- EXERCISE GOAL
Output the full listing word for word.
..............................
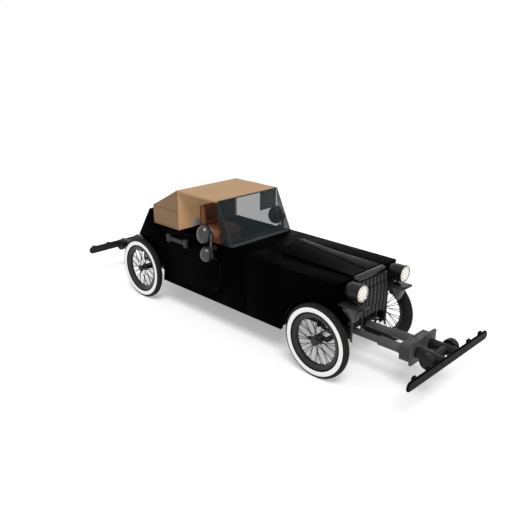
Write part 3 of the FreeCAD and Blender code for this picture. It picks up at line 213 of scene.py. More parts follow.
def build_paint_group():
    """Cloudy colour, fine dust on upward faces, road grime low down and a slight orange peel."""
    tree, given, result = new_group("Painted surface", [
        ("Colour", COLOUR, (0.5, 0.5, 0.5, 1)),
        ("Second Colour", COLOUR, (0.5, 0.5, 0.5, 1)),
        ("Cloud Scale", FLOAT, 6.0),
        ("Cloud Amount", FLOAT, 0.3),
        ("Grain Scale", FLOAT, 400.0),
        ("Dust Amount", FLOAT, 0.01),
        ("Roughness", FLOAT, 0.4),
        ("Roughness Spread", FLOAT, 0.1),
    ], SHADE)
    place = own_place(tree)
    share = remap(tree, noise(tree, place, given["Cloud Scale"], 5.0), 0.35, 0.68)
    patch = times(tree, share, given["Cloud Amount"])
    base = mix_colours(tree, patch, given["Colour"], given["Second Colour"])
    facing = split(tree, add_node(tree, "ShaderNodeNewGeometry").outputs["Normal"])
    upward = remap(tree, facing["Z"], 0.4, 1.0)
    low = remap(tree, split(tree, place)["Z"], 0.75, 0.2)
    dust = times(tree, times(tree, plus(tree, upward, low), given["Dust Amount"]), share)
    spread = times(tree, minus(tree, share, 0.5), given["Roughness Spread"])
    feed_all(tree, result, (mix_colours(tree, dust, base, ROAD_DUST), plus(tree, spread, given["Roughness"]),
                            noise(tree, place, given["Grain Scale"])))
    return tree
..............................
- CORRECT ANSWER
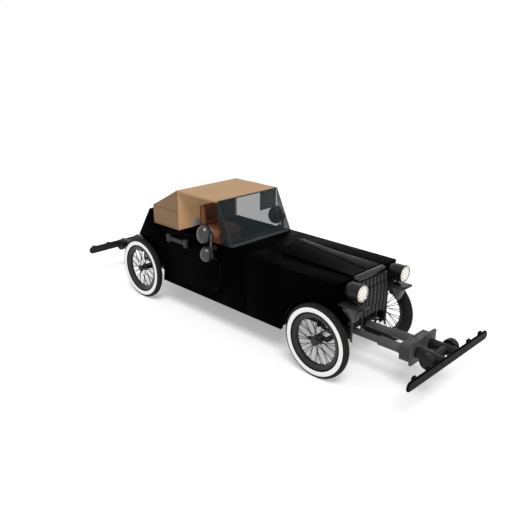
Write part 3 of the FreeCAD and Blender code for this picture. It picks up at line 213 of scene.py. More parts follow.
def build_paint_group():
    """Cloudy colour, fine dust on upward faces, road grime low down and a slight orange peel."""
    tree, given, result = new_group("Painted surface", [
        ("Colour", COLOUR, (0.5, 0.5, 0.5, 1)),
        ("Second Colour", COLOUR, (0.5, 0.5, 0.5, 1)),
        ("Cloud Scale", FLOAT, 6.0),
        ("Cloud Amount", FLOAT, 0.3),
        ("Grain Scale", FLOAT, 400.0),
        ("Dust Amount", FLOAT, 0.01),
        ("Roughness", FLOAT, 0.4),
        ("Roughness Spread", FLOAT, 0.1),
    ], SHADE)
    place = own_place(tree)
    share = remap(tree, noise(tree, place, given["Cloud Scale"], 5.0), 0.35, 0.68)
    patch = times(tree, share, given["Cloud Amount"])
    base = mix_colours(tree, patch, given["Colour"], given["Second Colour"])
    facing = split(tree, add_node(tree, "ShaderNodeNewGeometry").outputs["Normal"])
    upward = remap(tree, facing["Z"], 0.4, 1.0)
    low = remap(tree, split(tree, place)["Z"], 0.75, 0.2)
    dust = times(tree, times(tree, plus(tree, upward, low), given["Dust Amount"]), share)
    spread = times(tree, minus(tree, share, 0.5), given["Roughness Spread"])
    feed_all(tree, result, (mix_colours(tree, dust, base, ROAD_DUST), plus(tree, spread, given["Roughness"]),
                            noise(tree, place, given["Grain Scale"])))
    return tree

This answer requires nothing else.